Syoji Ito and Hiroshi Miyasaka, together with a team at Osaka University in Japan, have applied fluorescence correlation spectroscopy to investigating the relationship between temperature rise and incident laser power under optical trapping conditions.

Using this setup, researchers performed fluorescence correlation spectroscopy to measure the relationship between incident laser power and increasing temperature in an optical trap.

The setup included a continuous-wave Ar+ laser at 488 nm from Lasos Lasertechnik GmbH that excited samples of fluorescent probes Rhodamine 6G and Rhodamine 123 in separate solutions of water, ethanol and ethylene glycol. A Spectra-Physics Nd:YVO4 laser at 1064 nm supplied near-infrared light for the trap. It was also focused onto the sample. The researchers adjusted focus points from each laser to be 30 μm above the bottom of the glass culture dish, and an avalanche photodiode from PerkinElmer detected emitted photons.

With fluorescence correlation spectroscopy, the team measured the average value of the translational diffusion velocity of fluorescent molecules passing through the confocal area to determine the average temperature inside the sample volume.

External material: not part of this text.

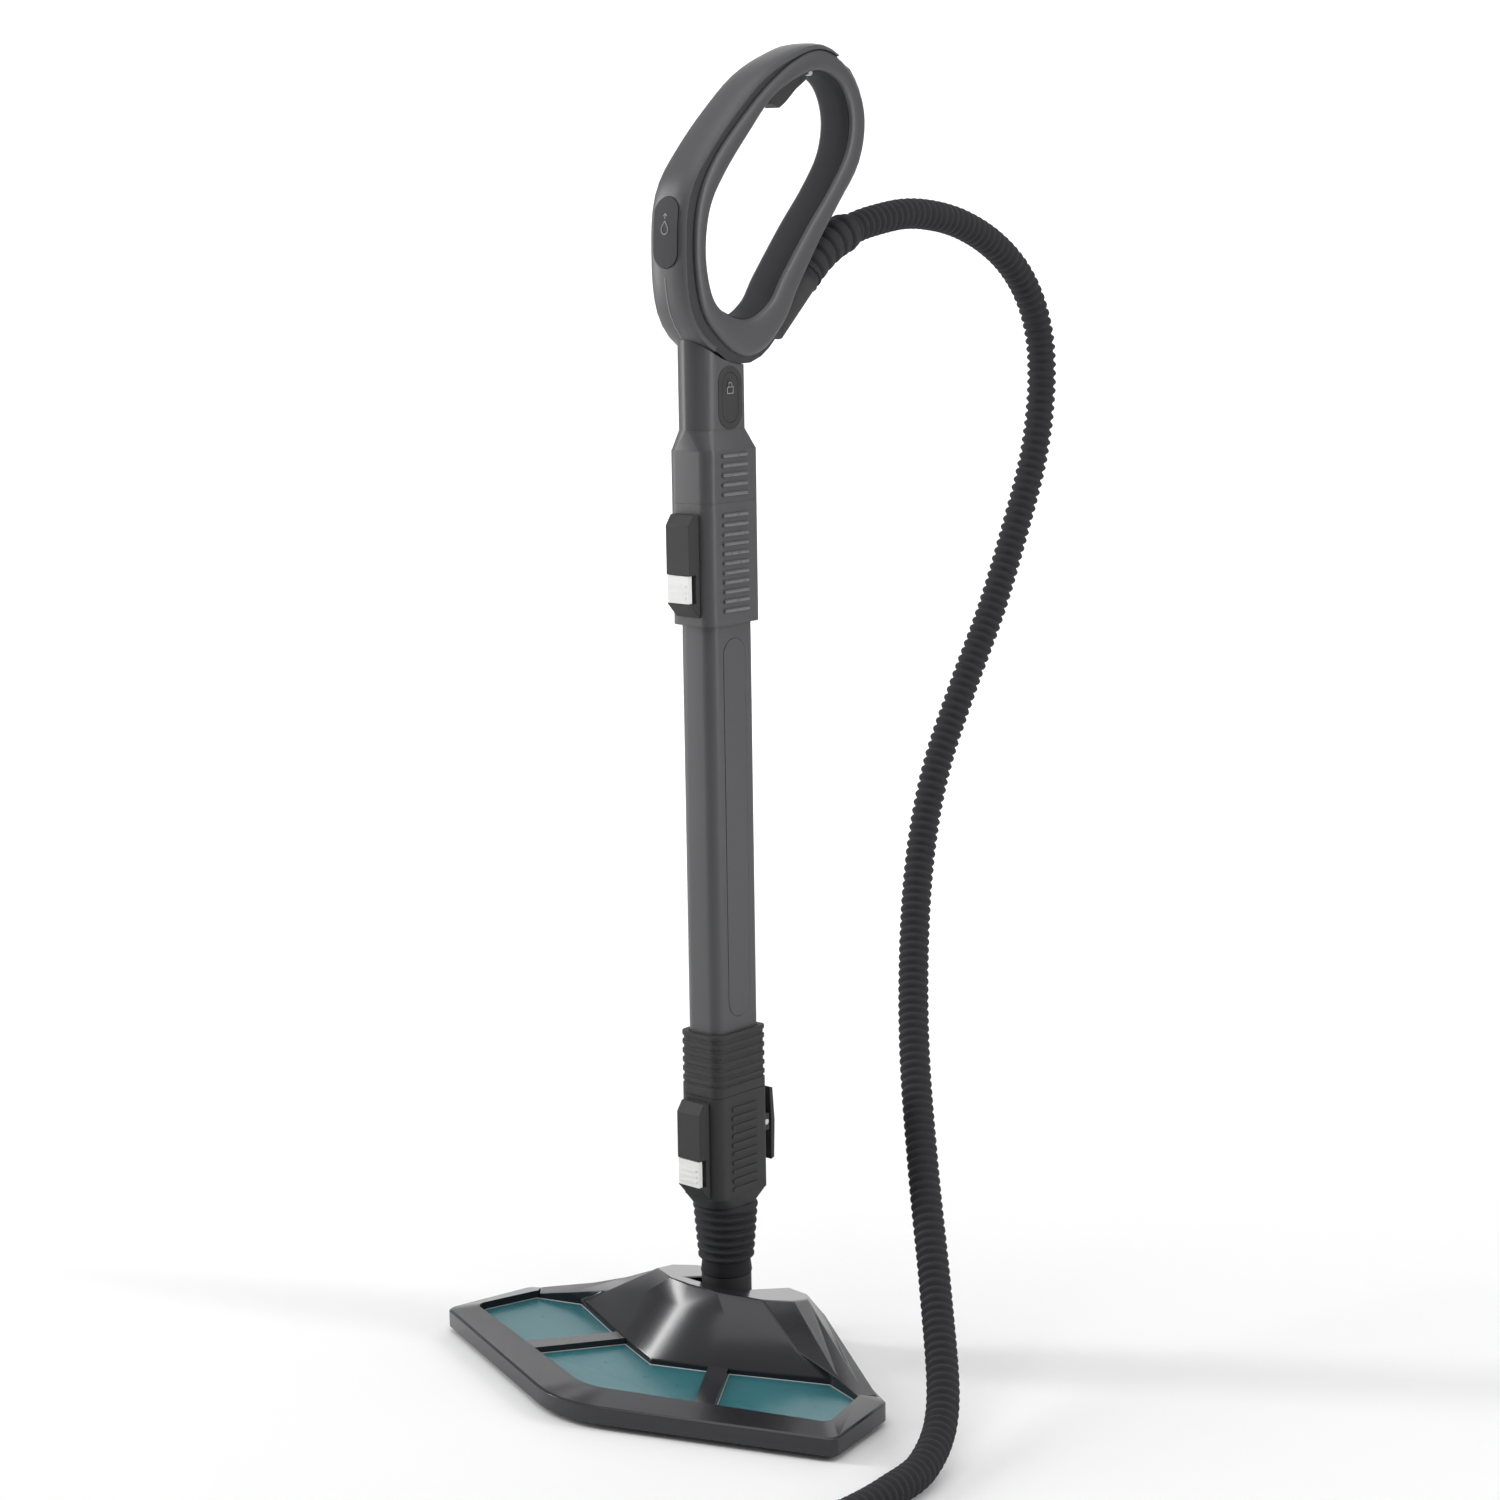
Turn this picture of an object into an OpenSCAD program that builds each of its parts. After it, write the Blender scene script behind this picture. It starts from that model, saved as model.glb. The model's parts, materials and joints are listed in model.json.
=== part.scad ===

Measuring the transmittance of the NIR light through varying cylindrical sample volumes helped determine the extinction coefficients for each solvent: 14.5 m–1 for water, 11.2 m–1 for ethanol and 19.9 m–1 for ethylene glycol.

When mapped as a function of path length, the transmitting laser power decreased exponentially with increased path length. The scientists suggest, however, that the experimentally obtained extinction coefficients indicate only linear absorption of NIR irradiation by the solvent, and, thus, the nonlinear process can be ignored.

They derived an autocorrelation function of the fluorescence intensity fluctuation at the confocal volume. The analysis provided information on molecular motion, the translational diffusion coefficient and the diffusion time, which relates to solution viscosity and temperature. Independent viscosity measurements with an Ostwald viscometer, along with the value obtained by fluorescence correlation spectroscopy, allowed the researchers to estimate the temperature, provided that the diameter of the probe molecule remained constant.

Plotting the fluorescence correlation function against time showed that the calculated autocorrelation curves agreed with experimental data and decayed faster with increased NIR laser power. The researchers attribute this change to accelerated molecular motion caused by an increase in temperature and not by the optical force. Analysis of the curves combined with the previous temperature-viscosity dependencies shows a linear increase in temperature at the focal point with incident laser power up to 240 mW.

The values of ΔT/ΔP were found to be 23 ±1 K/W for water, 49 ±7 K/W for ethanol and 62 ±6 K/W for ethylene glycol. This proportionality increases as a function of the extinction coefficient over the thermal conductivity of the solvents, with a slight temperature deviation at the focus of the NIR laser light. The method allows temperature measurements in areas as small as 350 nm as a result of the high sensitivity and low concentration of fluorescent probes.

The researchers propose that the technique has potential for monitoring temperature in microfluidic systems or for measuring local temperatures of cell activities.

Journal of Physical Chemistry B, March 8, 2007, pp. 2365-2371.